Hosler organizes his book thematically around examinations of Salisbury’s language, coverage of soldiers, logistics, battle and campaigns, the language of warfare, and a detailing of Salisbury’s value as a historian of contemporary wars (as opposed to a commentator on warfare in general). This allows Hosler to approach Salisbury comprehensively as a military authority, and to craft a holistic picture of how Salisbury saw warfare, and how he fit warfare into his broader understanding of the society around him.

His examination of Salisbury’s military lexicon (Chapter 1) seeks to identify and catalogue every time Salisbury used a military term, and to offer an analysis of any potential patterns in his usage with the intent of understanding what he actually meant by terms that could have multiple meanings at the time (such as the oft-debated miles/milites). Salisbury’s use of language is especially important regarding his importance for the development of chivalry.

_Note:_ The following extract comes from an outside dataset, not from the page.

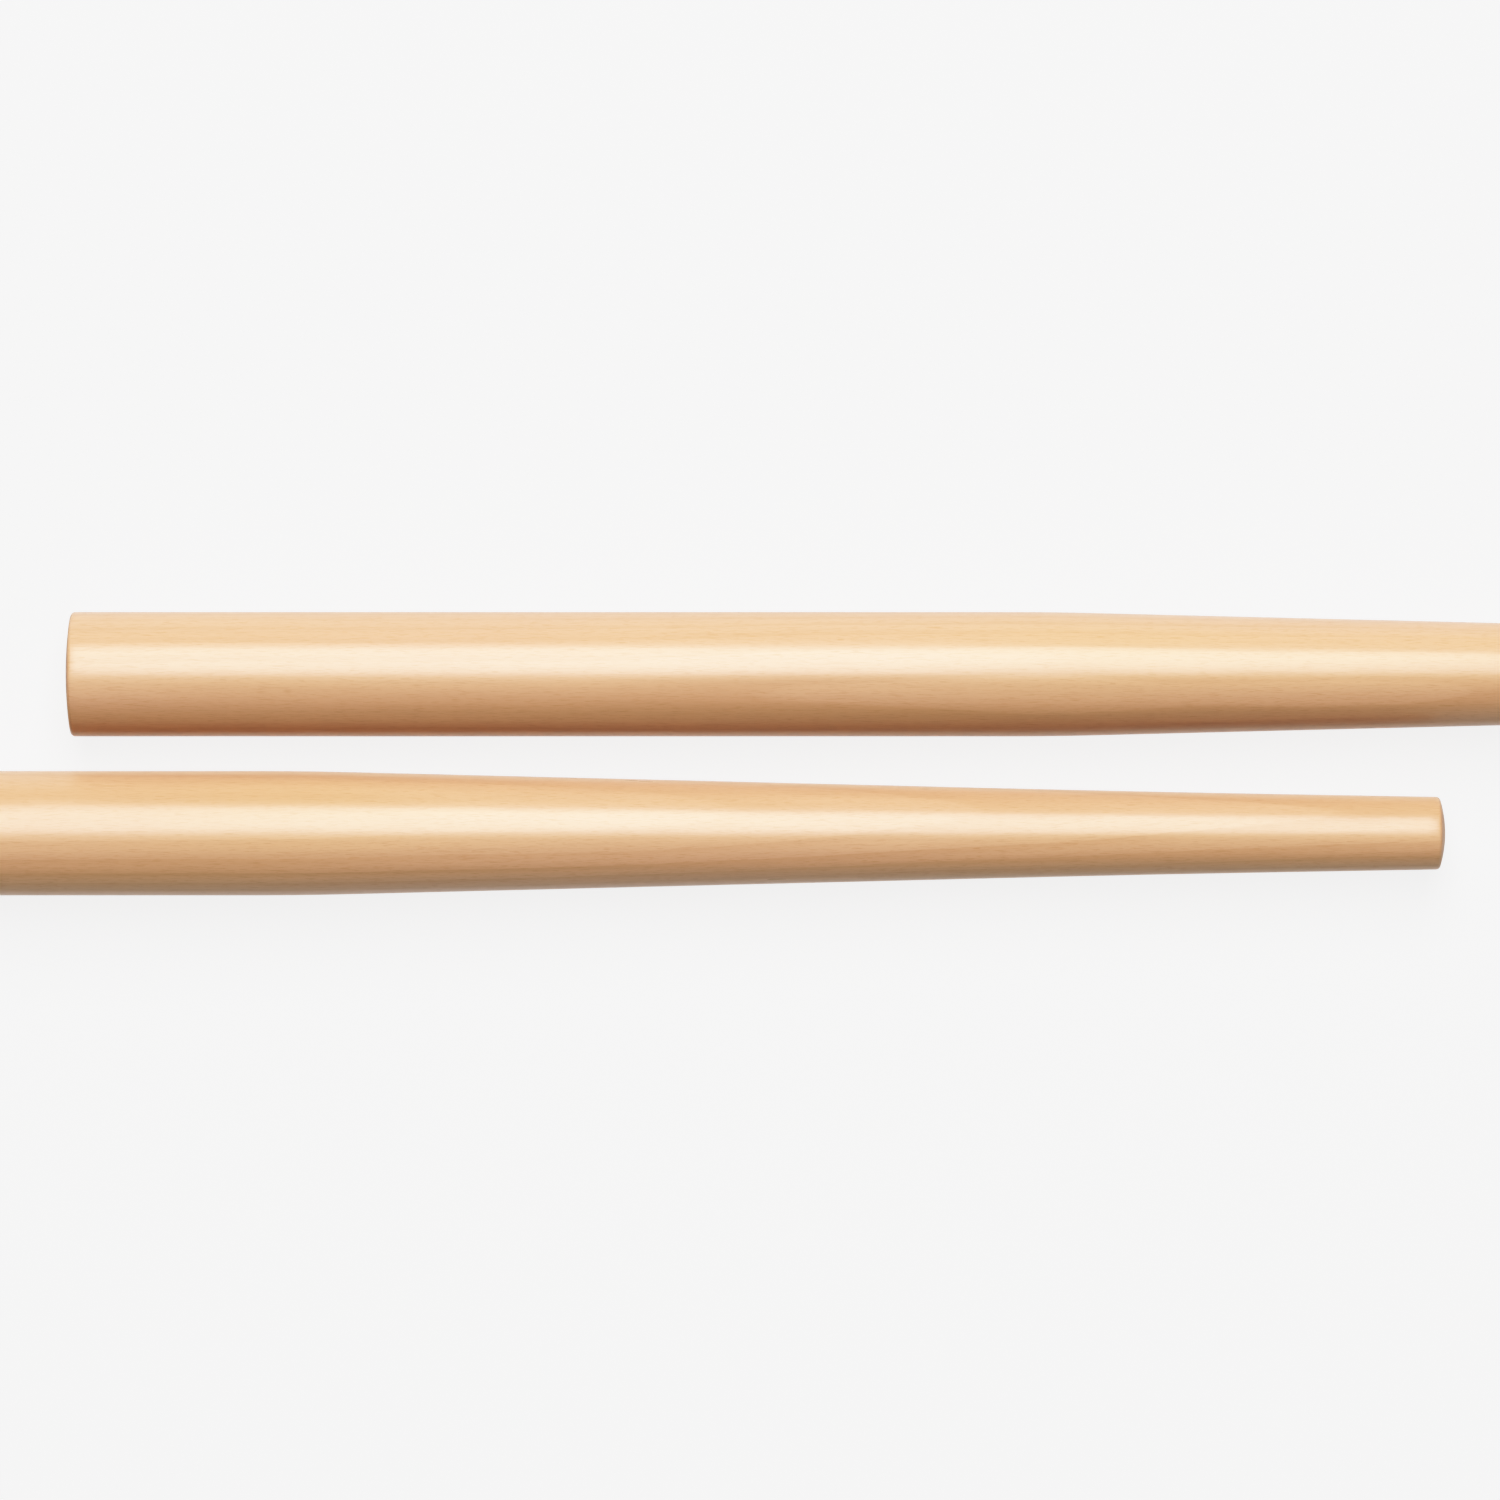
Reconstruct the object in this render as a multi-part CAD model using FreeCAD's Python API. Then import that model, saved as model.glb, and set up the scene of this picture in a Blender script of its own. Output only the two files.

Holser argues that modern historians have been incorrect when using Salisbury to define an idealized chivalric model, since Salisbury only sought to create an idealized image of a Christian knight, rather than a chivalric knight (Holser points out that none of the 82 uses of miles in the Policraticus refers to a stereotypical medieval knight). While Hosler’s point is well-taken, the importance that contemporaries placed on an idealized image piety necessarily fitting within an idealized chivalric ethos indicates that the division that Hosler seeks to make may be more semantic than reflective of Salisbury’s ideology. Overall, however, the first chapter represents a nuts-and-bolts look at the language of Salisbury, which, while it does not always make for the most exciting reading (though Hosler handles it with humor and style), it is a necessary precondition for analyzing Salisbury’s ideas on warfare.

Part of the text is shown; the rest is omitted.